4.        Emphasize the client’s personal strengths.

 

5.        Know the facts regarding the client’s situation and the parameters of your role.

 

6.        Focus on the present and future.

 

7.        Look at the various alternatives open to the client and their consequences.

 

8.        Don’t moralize.

 

9.        Summarize what has occurred during the interview.

 

10.     Establish very short-term, initial goals” (p. 73). 

 

11.     Frost would add another suggestion: Say thank you, that you appreciate their honest emotions.  This tends to disarm the client as they usually expect a negative response, not a positive, heart felt, “thank you” for their hostility.  Remember, one of the most important things that you do in the interview is demonstrate genuineness, therefore, you must genuinely express gratitude for their hostility. If you are able to do so, then the other 10 suggestions are more likely to work.

 

When your client may be lying:

 

1. Evaluate the situation logically.  2. Examine the client’s pattern of prior behavior.  3. Usually don’t confront the client if this is the first time.  4. Evaluate the costs of believing or not believing your client.

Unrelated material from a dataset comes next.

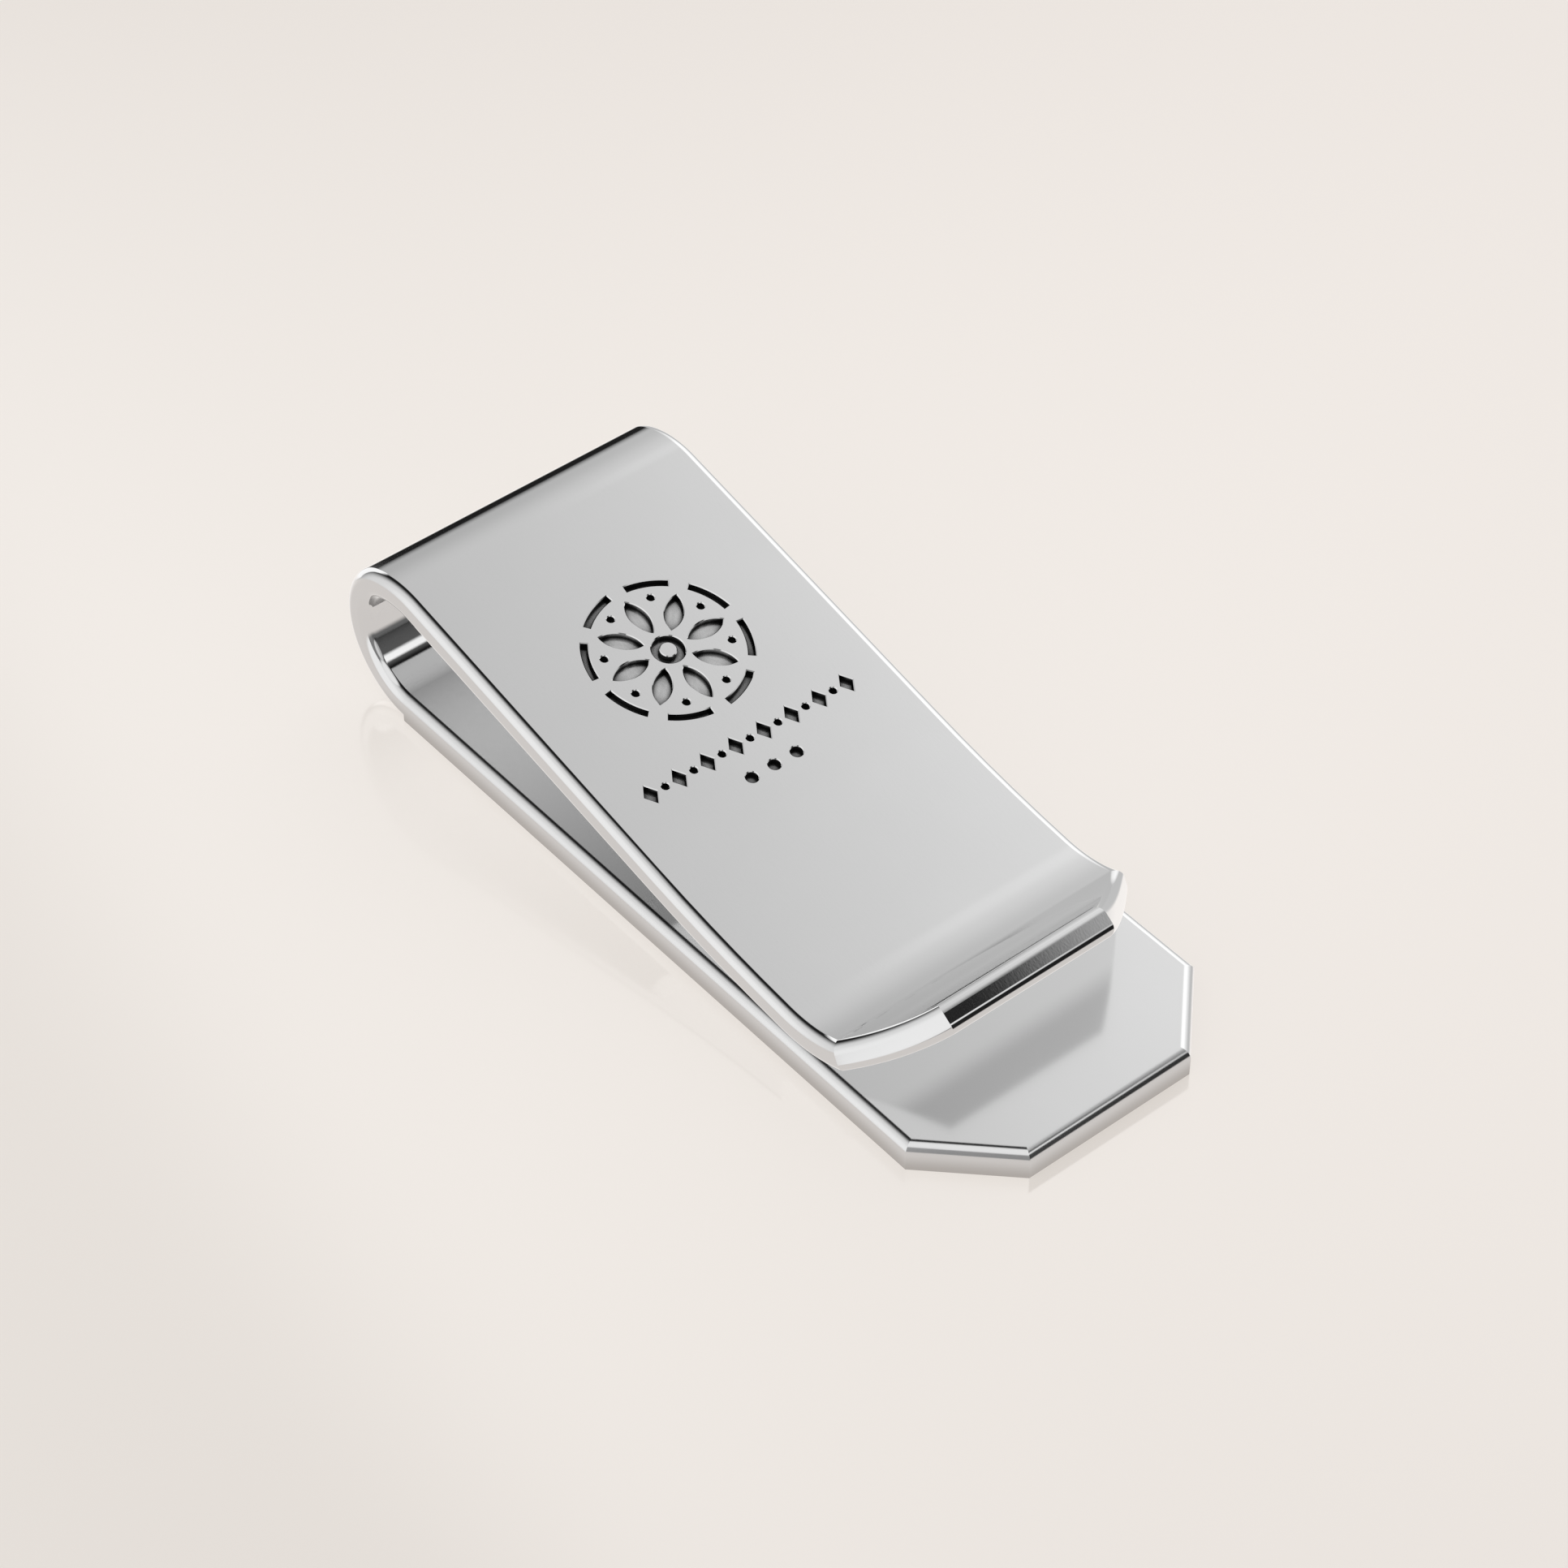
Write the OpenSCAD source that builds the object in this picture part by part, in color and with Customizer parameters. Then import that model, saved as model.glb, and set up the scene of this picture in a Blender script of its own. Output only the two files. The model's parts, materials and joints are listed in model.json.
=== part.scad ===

Frost would suggest the following technique: Don’t say to your client that you think they are lying.  Instead, ask them what they think others might assume if told such a thing.

 

Terminating the Interview:

“First, before the actual interview termination (for example, five, ten, or even fifteen minutes before) mention exactly how much time is left.

 

“Second, tell the client about how YOU feel  as the interview is coming to a close.

 

“Third, ask the client for a review of the learning.

 

“Fourth, draw out your client’s reactions” (pp. 75 & 78).